The book's translation from French into English entails entirely different transformations. In her introduction Cassin notes that the book positions itself not only against Heideggerian word-mysticism (according to which "untranslatability is the criterion of truth") but against the blithe faith of a certain strain of Anglo-American analytic philosophy in the fundamental unimportance of word-questions. But as one of the editors of the translation, Emily Apter, notes in her preface, to translate the book against Anglo-American philosophy is not to translate it into "American" Continental philosophy (is there any yet?) but into American "theory"—that strange duck.

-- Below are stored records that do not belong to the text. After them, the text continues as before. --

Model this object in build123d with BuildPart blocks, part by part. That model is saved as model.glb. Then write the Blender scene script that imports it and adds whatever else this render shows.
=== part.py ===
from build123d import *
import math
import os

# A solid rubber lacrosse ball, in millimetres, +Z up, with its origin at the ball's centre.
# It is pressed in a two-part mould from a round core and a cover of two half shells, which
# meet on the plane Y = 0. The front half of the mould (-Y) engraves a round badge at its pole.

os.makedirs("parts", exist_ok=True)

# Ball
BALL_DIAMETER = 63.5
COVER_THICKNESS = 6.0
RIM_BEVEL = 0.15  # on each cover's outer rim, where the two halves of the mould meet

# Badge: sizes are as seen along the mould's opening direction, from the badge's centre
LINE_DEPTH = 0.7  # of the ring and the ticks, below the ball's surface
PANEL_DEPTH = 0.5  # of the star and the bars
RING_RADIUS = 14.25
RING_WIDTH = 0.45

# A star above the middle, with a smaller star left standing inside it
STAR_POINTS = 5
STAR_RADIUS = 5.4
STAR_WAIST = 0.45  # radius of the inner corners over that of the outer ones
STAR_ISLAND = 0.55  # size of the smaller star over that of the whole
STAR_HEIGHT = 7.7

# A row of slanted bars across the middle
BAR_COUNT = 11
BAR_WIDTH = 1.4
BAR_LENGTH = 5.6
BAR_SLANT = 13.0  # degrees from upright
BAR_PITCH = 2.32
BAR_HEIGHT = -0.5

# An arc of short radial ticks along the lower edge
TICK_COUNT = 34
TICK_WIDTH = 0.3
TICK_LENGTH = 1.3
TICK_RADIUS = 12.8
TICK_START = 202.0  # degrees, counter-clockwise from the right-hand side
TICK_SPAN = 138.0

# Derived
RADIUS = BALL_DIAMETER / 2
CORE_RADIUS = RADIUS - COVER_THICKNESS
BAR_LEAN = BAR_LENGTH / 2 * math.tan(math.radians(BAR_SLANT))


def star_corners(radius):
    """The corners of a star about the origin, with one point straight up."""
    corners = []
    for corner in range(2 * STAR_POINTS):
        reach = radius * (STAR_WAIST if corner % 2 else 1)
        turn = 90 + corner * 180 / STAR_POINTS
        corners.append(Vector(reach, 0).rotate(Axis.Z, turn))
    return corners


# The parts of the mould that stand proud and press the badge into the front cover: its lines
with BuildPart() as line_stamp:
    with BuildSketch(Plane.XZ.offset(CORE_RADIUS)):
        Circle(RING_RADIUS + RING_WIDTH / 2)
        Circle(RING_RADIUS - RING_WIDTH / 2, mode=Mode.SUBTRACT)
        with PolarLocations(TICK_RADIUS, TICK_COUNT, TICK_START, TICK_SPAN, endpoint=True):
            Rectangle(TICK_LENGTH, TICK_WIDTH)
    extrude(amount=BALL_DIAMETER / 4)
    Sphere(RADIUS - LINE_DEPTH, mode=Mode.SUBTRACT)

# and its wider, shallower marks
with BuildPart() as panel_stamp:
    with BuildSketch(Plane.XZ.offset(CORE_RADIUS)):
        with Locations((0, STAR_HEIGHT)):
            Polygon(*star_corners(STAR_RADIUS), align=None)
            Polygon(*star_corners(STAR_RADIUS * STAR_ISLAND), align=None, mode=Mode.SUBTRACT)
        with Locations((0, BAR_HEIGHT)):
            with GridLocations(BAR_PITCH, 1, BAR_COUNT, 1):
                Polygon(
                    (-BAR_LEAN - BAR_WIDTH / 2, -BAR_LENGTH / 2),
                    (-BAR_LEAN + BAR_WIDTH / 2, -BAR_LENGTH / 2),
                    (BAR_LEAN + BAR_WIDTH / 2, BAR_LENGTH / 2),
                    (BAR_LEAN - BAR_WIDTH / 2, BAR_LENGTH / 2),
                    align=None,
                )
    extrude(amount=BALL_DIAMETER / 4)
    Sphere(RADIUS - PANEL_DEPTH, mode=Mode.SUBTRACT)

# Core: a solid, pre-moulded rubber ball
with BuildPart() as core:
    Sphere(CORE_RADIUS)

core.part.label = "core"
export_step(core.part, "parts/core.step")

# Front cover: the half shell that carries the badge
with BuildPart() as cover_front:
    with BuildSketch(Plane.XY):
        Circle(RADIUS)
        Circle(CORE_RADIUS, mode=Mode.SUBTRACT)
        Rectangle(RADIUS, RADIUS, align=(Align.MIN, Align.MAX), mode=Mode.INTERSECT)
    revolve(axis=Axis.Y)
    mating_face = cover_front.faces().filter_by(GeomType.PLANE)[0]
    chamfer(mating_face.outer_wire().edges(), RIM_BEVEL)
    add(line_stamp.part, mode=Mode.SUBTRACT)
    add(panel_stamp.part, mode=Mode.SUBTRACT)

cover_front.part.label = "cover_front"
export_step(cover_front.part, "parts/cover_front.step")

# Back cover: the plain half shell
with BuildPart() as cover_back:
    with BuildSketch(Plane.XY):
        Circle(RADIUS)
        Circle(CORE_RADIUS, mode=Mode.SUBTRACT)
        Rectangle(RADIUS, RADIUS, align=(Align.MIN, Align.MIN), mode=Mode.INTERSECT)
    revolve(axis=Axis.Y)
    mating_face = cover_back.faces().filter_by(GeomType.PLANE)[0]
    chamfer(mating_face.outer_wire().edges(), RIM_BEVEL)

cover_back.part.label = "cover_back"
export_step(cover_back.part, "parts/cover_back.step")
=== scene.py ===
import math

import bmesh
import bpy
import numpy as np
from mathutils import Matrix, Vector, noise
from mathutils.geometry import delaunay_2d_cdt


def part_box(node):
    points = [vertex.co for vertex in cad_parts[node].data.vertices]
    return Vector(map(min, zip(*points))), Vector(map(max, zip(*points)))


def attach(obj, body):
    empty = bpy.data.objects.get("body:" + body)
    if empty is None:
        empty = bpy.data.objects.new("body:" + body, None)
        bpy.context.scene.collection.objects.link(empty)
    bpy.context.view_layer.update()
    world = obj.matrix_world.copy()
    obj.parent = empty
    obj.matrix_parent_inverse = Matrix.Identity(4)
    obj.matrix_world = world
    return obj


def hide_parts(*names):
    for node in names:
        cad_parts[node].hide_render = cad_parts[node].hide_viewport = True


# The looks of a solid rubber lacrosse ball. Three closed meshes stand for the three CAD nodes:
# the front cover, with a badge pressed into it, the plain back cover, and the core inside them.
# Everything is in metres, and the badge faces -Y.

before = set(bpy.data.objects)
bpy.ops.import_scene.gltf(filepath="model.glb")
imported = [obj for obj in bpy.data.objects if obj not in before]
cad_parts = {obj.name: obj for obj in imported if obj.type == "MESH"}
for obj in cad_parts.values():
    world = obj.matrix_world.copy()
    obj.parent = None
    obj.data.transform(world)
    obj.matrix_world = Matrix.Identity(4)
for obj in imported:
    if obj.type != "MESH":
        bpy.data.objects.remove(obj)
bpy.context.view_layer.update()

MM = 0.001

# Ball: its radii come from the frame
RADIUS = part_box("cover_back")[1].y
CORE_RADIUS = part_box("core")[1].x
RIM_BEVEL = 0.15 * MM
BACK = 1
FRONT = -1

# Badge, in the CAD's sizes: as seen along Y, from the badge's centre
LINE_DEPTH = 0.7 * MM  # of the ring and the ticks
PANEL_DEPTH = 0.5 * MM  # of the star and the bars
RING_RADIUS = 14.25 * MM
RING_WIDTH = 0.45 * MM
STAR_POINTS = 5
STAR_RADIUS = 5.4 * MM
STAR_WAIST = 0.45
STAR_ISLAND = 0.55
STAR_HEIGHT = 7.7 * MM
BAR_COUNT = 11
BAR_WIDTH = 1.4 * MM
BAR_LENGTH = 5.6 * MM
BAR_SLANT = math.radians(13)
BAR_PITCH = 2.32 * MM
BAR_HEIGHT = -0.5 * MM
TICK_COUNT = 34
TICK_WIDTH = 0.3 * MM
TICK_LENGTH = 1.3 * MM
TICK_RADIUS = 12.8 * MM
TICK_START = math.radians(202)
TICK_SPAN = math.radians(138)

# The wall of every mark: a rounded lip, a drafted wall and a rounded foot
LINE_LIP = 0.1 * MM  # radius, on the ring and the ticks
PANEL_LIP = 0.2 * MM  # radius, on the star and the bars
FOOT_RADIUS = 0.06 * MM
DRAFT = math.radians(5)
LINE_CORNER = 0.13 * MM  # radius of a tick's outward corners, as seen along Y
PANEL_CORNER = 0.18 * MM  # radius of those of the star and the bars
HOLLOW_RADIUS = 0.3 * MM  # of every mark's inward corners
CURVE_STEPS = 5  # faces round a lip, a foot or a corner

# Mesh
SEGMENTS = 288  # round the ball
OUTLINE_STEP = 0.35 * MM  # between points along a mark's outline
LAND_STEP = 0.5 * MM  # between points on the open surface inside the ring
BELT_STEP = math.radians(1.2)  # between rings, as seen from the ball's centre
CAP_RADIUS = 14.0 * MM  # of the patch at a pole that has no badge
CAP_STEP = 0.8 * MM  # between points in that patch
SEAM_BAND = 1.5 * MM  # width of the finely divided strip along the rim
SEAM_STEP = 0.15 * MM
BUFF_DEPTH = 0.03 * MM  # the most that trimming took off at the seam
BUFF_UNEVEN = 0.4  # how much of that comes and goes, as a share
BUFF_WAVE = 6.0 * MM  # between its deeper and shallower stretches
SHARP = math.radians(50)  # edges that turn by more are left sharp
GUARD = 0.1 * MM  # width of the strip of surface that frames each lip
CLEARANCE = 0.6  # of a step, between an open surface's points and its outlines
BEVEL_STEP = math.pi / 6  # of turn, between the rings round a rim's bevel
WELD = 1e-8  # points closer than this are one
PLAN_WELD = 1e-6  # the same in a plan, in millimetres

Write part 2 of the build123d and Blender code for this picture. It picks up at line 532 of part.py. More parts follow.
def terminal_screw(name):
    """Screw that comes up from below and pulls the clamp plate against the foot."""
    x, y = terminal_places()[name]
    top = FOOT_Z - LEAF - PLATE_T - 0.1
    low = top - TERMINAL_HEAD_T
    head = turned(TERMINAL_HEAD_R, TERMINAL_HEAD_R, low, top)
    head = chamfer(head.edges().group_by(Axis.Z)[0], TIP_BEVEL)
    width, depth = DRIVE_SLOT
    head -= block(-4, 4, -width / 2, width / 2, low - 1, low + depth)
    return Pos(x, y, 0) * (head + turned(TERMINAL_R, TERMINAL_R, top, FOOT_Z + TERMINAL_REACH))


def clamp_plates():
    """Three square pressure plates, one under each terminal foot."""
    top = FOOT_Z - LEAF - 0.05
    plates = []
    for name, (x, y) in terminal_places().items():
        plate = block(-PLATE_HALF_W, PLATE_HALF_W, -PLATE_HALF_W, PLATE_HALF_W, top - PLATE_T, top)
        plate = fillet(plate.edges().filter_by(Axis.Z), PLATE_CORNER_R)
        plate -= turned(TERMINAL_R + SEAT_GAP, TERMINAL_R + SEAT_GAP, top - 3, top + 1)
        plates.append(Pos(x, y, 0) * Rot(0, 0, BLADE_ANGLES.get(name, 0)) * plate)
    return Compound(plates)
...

This move entails a few additions here and there, for example an excellent entry on "sex" and "gender" by none other than Judith Butler—it turns out they're untranslatable, and this fact does much to force us back from a naive identification of sex/gender with nature/culture to the far more subtle analysis of their interaction which Butler articulated in her early work. But the difference made by the Dictionary's existence in English has less to do with what's in it than what's around it. In English it's a different book. The translation of European "philosophy" into American "theory" has probably been the most consequential event in American intellectual life in the last fifty years, but it has entailed a great deal of "mistranslation": one doesn't inherit a 2000-year-old intellectual tradition largely through the work of half a dozen twentieth-century Frenchmen without finding oneself at times quite out of one's depth. The Dictionary of Untranslatables, in addition to its other pleasures, has a great deal to teach American scholars of the humanities about the depth and complexity of the languages and discourses we've picked up only recently—and a few powerful suggestions about what we may find waiting when we choose to turn back to our own.